The first step should be to limit access to the areas outside oil installations by closing all access tracks. UNESCO should be requested to designate the area a World Heritage site and to assist in its protection.

About fifteen years ago there were a few written proposals to transform the area into a National Park (natural and archaeological).  These proposals were intended to limit the impact on the area and to promote and develop the Wadi Matchendush area for tourism and to designate the rest of the area strictly off-limits for visitors but to allow it to be used for scientific research. In 2010, an international team began a three-year project – “The Messak Project: Cultural and Natural Preservation and Sustainable Tourism (south-western Libya)”– aimed at sustainable tourism development of the area. This project was interrupted by the revolution and it is not known when it will be completed and whether or not it will be implemented upon its completion. Preservation of the Messak should be seriously considered and work toward its implementation should be resumed soonest.
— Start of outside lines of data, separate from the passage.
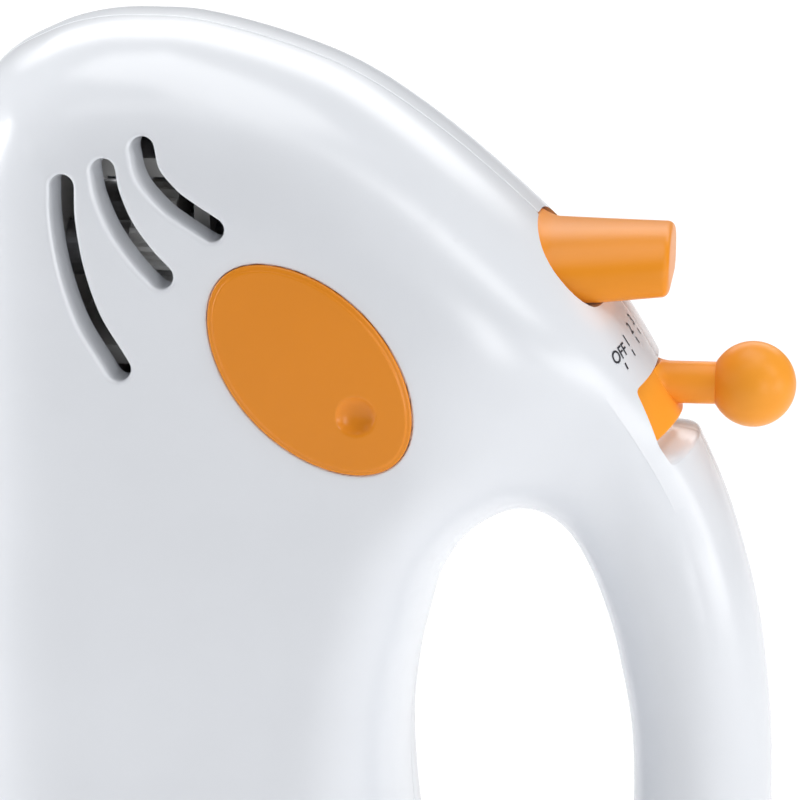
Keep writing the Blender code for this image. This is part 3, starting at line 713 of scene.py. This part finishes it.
def lever_well():
    """Floor under the lever, with the slit for its web and the ramp below it."""
    parts = [
        well_piece(None, None, (WELL_A[0], SLIT_A[0])),
        well_piece(None, None, (SLIT_A[1], WELL_A[1])),
        well_piece(None, SLIT_TURN[0], SLIT_A),
        well_piece(SLIT_TURN[1], None, SLIT_A),
    ]
    share = np.linspace(-0.99, 0.99, 60)
    side = np.array([0, 1, 0])
    foot_y, head_y = share * RAMP_FOOT[0], share * (POCKET[-1, 0] - 0.1)
    high = surface_at(head_y, np.full(60, POCKET[-1, 1] - 0.05))
    out_high = (high - PIVOT) @ OUTWARD - 0.02 - 0.3 * share ** 20
    out_low = np.sqrt(WELL_R[1] ** 2 - foot_y ** 2)
    rings = []
    for t in np.linspace(0, 1, 18):
        rise = t * t * (3 - 2 * t)
        out = out_low + (out_high - out_low) * rise
        y = foot_y + (head_y - foot_y) * t
        along = RAMP_FOOT[1] + (POCKET[-1, 1] - RAMP_FOOT[1]) * t
        rings.append(PIVOT + out[:, None] * OUTWARD + along * ALONG + y[:, None] * side)
    return merged(parts + [swept(rings, False)])


def lever():
    """Shield, web, sleeve, stem and ball of the speed lever, the stem's root kept in the shield."""
    profile = [(0, -1.0), (5.6, -1.0), (5.4, 0), (4.6, 0.6), (4.1, 1.4), (STEM_R, 2.6), (STEM_R, STEM_LENGTH)]
    stem, stem_faces = turned(profile, BALL_AT - (STEM_LENGTH + 2.0, 0, 0), (1, 0, 0), 56)
    along = (stem - PIVOT) @ ALONG
    stem = stem + np.maximum(LEVER_A[0] + 0.15 - along, 0)[:, None] * ALONG
    out = (stem - PIVOT) @ OUTWARD
    stem = stem + np.maximum(SHIELD_R[0] + 0.5 - out, 0)[:, None] * OUTWARD
    turn = np.linspace(0, pi, 41)
    ball = turned(np.stack([BALL_R * np.sin(turn), -BALL_R * np.cos(turn)], -1), BALL_AT, (1, 0, 0), 72)
    bore, outer = SLEEVE_R
    low, high = SLEEVE_A
    sleeve = turned([(bore, low), (outer, low), (outer, high), (bore, high), (bore, low)], PIVOT, ALONG, 40)
    web = sector((outer - 0.2, SHIELD_R[0] + 0.8), [(-WEB_TURN, WEB_TURN)] * 2, WEB_A, 0.0, 6)
    return merged([sector(SHIELD_R, SHIELD_TURN, LEVER_A, 0.5, 60), web, sleeve, (stem, stem_faces), ball])


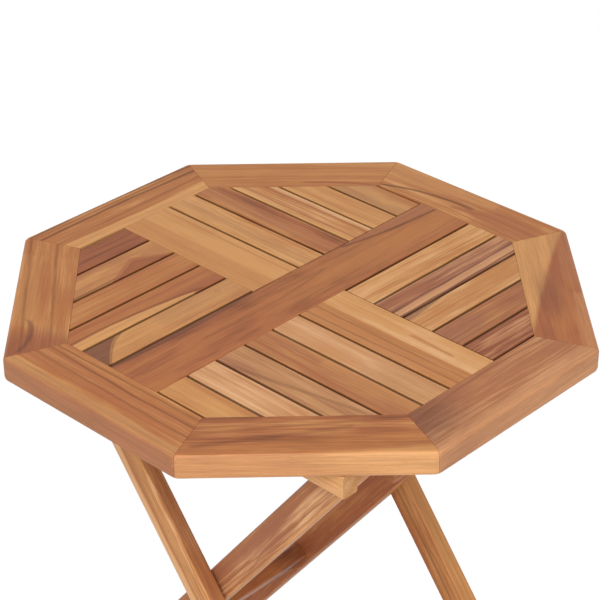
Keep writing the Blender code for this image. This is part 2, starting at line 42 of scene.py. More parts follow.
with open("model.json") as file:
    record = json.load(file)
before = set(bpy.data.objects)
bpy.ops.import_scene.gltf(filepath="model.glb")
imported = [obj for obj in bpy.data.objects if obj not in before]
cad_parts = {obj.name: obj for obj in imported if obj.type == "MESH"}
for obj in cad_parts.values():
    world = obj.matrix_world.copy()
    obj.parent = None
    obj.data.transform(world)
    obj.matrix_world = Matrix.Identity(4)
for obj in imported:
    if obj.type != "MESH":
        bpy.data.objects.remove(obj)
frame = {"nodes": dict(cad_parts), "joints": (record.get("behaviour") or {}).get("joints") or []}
CAD_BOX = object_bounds()

MILLIMETRES = 1000.0
TABLE_TOP = Vector((0.0, 0.0, CAD_BOX[1][2]))
JOINT_PLACES = {joint["name"]: Vector(joint["pos_m"]) for joint in frame["joints"]}
CROSSING = JOINT_PLACES["leg_fold"]
ARM = JOINT_PLACES["top_fold"] - CROSSING
LEAN = math.atan2(ARM.y, ARM.z)
SIDE_NAMES = ("e", "ne", "n", "nw", "w", "sw", "s", "se")
EIGHTH = math.pi / 4
QUARTER = math.pi / 2

WHITE = (1.0, 1.0, 1.0, 1.0)
SENSOR_WIDTH = 36.0

# Indices of the colour sockets of a Mix node
MIX_FACTOR, MIX_FIRST, MIX_SECOND, MIX_RESULT = 0, 6, 7, 2


def linear(red, green, blue):
    """A linear colour from eight-bit sRGB values."""
    shares = (value / 255 for value in (red, green, blue))
    return tuple(share / 12.92 if share <= 0.04045 else ((share + 0.055) / 1.055) ** 2.4
                 for share in shares)


def tone_property(name, description, *colour):
    """A colour setting of the wood."""
    return bpy.props.FloatVectorProperty(name=name, description=description, subtype="COLOR",
                                         size=3, min=0.0, max=1.0, default=linear(*colour))


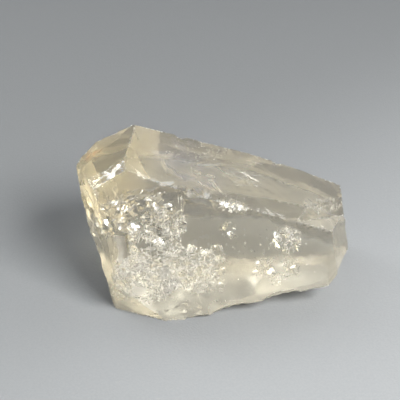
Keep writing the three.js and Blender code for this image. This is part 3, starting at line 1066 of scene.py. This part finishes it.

The other important and vital step should be to establish a Sahara Research Institute in the area as a focal point for naturalists, earth scientists, anthropologists and historians who are interested in Saharan studies. Such a facility would enable experts to carry out their research in a proper scientific atmosphere, to train local young researchers and to provide sustainable development for the area. Such an institution would also develop awareness about the great importance of the Sahara heritage and help in its preservation.

Figure 10: Natural deterioration of engravings as a result of jointing and weathering of the sandstone has led to breakage of the beautiful engraving (left). The well preserved scene on the right was engraved on a silicified surface which is very resistive to weathering. Maintenance to these damaged scenes is urgently required (left photo courtesy of R. and G. Lutz).